Object modeling scripts>
>> start

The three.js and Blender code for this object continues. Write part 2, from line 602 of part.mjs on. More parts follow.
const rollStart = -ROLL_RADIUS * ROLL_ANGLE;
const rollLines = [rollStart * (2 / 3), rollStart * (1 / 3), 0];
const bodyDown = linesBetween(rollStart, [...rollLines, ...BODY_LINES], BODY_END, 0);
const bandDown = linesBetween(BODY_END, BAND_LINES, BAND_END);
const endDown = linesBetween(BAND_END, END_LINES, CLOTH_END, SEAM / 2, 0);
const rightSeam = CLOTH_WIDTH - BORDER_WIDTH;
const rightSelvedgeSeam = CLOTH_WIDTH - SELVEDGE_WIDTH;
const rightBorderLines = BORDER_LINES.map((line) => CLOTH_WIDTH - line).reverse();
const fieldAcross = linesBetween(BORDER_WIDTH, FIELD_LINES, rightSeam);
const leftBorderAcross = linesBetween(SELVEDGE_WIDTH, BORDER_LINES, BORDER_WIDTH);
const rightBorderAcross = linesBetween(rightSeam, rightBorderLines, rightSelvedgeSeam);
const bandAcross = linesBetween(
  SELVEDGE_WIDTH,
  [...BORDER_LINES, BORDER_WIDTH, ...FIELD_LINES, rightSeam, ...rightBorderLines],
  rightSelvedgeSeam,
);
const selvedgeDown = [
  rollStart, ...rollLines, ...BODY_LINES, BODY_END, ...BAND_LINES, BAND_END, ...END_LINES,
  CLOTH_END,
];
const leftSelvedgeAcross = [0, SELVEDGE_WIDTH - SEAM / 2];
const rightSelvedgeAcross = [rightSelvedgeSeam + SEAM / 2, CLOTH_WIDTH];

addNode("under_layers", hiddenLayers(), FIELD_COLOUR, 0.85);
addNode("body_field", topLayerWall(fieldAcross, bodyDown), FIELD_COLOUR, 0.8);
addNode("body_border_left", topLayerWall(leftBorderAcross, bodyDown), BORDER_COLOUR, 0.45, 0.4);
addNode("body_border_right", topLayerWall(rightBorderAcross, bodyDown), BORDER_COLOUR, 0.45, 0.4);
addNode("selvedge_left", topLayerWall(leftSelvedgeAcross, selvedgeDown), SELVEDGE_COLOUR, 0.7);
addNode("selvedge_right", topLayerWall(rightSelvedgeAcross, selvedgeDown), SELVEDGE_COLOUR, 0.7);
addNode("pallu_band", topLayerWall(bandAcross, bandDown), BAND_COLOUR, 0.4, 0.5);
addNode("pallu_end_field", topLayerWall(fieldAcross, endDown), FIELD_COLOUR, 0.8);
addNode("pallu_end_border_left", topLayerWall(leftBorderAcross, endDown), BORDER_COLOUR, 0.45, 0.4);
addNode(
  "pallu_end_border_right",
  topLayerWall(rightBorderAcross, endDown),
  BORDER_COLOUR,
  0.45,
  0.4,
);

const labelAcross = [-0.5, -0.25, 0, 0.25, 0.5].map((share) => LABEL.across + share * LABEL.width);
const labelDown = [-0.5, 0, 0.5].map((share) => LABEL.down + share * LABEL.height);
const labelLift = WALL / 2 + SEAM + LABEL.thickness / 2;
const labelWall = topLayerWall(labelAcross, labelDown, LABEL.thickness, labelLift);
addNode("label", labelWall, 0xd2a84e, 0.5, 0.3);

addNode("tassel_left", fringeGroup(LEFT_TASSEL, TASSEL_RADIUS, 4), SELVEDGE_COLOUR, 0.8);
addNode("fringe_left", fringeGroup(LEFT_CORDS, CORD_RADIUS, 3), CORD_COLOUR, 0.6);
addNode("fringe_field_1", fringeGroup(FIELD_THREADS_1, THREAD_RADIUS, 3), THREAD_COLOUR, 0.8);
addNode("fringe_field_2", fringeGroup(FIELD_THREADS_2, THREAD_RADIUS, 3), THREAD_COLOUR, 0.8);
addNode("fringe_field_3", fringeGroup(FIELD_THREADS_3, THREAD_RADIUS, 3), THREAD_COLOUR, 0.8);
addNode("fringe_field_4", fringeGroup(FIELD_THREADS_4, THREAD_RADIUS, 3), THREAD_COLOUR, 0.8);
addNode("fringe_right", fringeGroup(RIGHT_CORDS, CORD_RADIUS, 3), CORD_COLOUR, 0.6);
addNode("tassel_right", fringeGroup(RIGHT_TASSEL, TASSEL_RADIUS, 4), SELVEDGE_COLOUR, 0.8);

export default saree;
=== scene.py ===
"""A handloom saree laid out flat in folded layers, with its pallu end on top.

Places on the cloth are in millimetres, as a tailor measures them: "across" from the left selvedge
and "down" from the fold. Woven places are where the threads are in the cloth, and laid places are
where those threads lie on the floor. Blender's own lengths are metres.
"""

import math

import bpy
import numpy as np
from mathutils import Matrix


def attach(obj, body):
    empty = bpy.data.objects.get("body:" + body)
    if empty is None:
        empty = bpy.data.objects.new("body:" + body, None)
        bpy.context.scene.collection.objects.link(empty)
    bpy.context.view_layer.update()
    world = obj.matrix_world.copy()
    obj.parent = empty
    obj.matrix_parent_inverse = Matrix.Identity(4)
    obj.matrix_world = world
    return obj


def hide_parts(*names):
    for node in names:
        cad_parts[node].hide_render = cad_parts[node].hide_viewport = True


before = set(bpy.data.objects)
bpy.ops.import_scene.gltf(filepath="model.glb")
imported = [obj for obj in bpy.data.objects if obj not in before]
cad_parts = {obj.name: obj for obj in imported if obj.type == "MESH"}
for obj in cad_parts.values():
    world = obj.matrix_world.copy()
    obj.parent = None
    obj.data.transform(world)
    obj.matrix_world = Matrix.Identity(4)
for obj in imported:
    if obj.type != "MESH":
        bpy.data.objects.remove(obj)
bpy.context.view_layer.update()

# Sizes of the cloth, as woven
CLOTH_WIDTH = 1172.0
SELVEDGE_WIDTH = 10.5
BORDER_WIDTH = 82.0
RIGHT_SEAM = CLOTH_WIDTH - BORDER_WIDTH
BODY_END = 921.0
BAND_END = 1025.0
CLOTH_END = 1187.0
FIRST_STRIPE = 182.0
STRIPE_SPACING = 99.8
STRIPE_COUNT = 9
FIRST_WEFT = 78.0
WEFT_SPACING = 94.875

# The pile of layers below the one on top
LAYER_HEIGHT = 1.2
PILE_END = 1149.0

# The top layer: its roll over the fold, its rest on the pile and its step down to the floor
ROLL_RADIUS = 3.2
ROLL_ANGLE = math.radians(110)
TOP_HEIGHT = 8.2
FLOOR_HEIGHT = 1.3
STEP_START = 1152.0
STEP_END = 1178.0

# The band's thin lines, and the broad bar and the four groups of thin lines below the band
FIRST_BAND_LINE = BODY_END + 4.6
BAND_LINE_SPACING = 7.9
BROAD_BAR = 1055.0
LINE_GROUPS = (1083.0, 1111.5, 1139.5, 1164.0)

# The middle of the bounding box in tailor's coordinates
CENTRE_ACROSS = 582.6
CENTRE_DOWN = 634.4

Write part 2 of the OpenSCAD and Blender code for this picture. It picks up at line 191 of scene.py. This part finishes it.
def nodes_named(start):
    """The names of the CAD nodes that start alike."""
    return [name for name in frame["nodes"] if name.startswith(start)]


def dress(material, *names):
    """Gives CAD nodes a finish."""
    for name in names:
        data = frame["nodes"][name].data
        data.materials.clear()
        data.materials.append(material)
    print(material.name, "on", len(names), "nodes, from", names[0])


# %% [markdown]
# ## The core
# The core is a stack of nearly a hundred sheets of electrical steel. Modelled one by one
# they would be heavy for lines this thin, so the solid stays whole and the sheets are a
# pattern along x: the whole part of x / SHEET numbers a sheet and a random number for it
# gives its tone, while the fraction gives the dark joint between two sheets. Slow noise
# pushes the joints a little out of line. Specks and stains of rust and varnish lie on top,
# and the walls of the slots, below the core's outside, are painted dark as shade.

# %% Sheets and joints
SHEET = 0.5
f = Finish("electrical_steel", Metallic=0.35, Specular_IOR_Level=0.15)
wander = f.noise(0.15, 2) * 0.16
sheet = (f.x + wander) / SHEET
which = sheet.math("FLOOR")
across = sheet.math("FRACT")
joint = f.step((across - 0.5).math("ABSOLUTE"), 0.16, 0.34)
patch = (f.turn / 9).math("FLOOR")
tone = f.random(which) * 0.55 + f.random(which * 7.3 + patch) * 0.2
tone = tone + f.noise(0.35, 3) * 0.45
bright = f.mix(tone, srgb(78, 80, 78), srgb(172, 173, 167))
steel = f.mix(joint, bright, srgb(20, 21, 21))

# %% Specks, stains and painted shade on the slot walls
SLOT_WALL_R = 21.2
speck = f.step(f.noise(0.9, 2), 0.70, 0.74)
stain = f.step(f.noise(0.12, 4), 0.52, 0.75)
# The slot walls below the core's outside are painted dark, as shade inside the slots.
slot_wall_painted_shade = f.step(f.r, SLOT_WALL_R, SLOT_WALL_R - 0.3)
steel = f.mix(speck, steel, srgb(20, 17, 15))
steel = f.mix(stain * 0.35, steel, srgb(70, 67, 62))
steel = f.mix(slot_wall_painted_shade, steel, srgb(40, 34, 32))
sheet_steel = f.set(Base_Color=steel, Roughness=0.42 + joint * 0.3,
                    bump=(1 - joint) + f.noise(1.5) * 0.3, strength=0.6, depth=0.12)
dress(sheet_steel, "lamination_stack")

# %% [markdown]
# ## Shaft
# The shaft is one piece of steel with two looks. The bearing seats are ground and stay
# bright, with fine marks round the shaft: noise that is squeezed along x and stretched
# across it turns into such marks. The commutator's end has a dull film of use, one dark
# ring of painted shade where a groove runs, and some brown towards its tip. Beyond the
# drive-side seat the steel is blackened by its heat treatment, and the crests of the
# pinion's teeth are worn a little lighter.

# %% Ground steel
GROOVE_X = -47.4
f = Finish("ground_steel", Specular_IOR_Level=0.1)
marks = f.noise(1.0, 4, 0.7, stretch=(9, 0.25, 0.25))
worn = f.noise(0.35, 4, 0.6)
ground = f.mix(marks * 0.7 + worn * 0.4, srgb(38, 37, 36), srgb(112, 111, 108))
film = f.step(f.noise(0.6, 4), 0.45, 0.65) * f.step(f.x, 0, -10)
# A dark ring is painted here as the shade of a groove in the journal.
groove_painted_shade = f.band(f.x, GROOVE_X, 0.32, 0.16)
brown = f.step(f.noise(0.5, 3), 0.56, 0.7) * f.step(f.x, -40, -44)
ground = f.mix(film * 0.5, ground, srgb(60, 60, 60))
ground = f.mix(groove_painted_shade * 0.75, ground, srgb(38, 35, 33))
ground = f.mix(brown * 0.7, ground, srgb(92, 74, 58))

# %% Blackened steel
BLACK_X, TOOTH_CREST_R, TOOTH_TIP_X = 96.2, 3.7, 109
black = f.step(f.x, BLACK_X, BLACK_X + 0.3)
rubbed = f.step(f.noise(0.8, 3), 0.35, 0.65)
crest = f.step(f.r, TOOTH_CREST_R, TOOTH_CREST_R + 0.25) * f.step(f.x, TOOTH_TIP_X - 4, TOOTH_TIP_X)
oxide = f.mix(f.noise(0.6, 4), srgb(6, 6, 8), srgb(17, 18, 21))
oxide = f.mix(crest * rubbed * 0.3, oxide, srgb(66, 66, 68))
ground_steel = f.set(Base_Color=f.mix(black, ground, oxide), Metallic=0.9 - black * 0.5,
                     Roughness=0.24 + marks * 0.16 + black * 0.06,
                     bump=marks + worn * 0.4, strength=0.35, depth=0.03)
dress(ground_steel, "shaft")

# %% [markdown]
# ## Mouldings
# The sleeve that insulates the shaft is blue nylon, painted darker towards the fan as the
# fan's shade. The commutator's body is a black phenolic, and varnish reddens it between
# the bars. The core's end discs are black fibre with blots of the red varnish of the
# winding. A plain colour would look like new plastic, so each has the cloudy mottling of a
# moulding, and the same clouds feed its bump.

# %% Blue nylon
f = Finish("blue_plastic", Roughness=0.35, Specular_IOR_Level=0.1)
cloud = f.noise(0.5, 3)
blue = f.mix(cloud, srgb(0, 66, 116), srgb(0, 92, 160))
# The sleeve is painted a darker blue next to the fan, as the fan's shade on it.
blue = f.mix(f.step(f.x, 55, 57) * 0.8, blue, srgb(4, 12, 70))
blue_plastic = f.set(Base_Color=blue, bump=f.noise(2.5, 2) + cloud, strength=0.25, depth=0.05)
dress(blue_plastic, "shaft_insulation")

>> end

EXERCISE PROMPT> Give again only the lines from the one bearing "obj.parent = empty" through the one bearing "CENTRE_DOWN = 634.4", exactly as they stand.

SOLUTION TO THE PROBLEM>
    obj.parent = empty
    obj.matrix_parent_inverse = Matrix.Identity(4)
    obj.matrix_world = world
    return obj


def hide_parts(*names):
    for node in names:
        cad_parts[node].hide_render = cad_parts[node].hide_viewport = True


before = set(bpy.data.objects)
bpy.ops.import_scene.gltf(filepath="model.glb")
imported = [obj for obj in bpy.data.objects if obj not in before]
cad_parts = {obj.name: obj for obj in imported if obj.type == "MESH"}
for obj in cad_parts.values():
    world = obj.matrix_world.copy()
    obj.parent = None
    obj.data.transform(world)
    obj.matrix_world = Matrix.Identity(4)
for obj in imported:
    if obj.type != "MESH":
        bpy.data.objects.remove(obj)
bpy.context.view_layer.update()

# Sizes of the cloth, as woven
CLOTH_WIDTH = 1172.0
SELVEDGE_WIDTH = 10.5
BORDER_WIDTH = 82.0
RIGHT_SEAM = CLOTH_WIDTH - BORDER_WIDTH
BODY_END = 921.0
BAND_END = 1025.0
CLOTH_END = 1187.0
FIRST_STRIPE = 182.0
STRIPE_SPACING = 99.8
STRIPE_COUNT = 9
FIRST_WEFT = 78.0
WEFT_SPACING = 94.875

# The pile of layers below the one on top
LAYER_HEIGHT = 1.2
PILE_END = 1149.0

# The top layer: its roll over the fold, its rest on the pile and its step down to the floor
ROLL_RADIUS = 3.2
ROLL_ANGLE = math.radians(110)
TOP_HEIGHT = 8.2
FLOOR_HEIGHT = 1.3
STEP_START = 1152.0
STEP_END = 1178.0

# The band's thin lines, and the broad bar and the four groups of thin lines below the band
FIRST_BAND_LINE = BODY_END + 4.6
BAND_LINE_SPACING = 7.9
BROAD_BAR = 1055.0
LINE_GROUPS = (1083.0, 1111.5, 1139.5, 1164.0)

# The middle of the bounding box in tailor's coordinates
CENTRE_ACROSS = 582.6
CENTRE_DOWN = 634.4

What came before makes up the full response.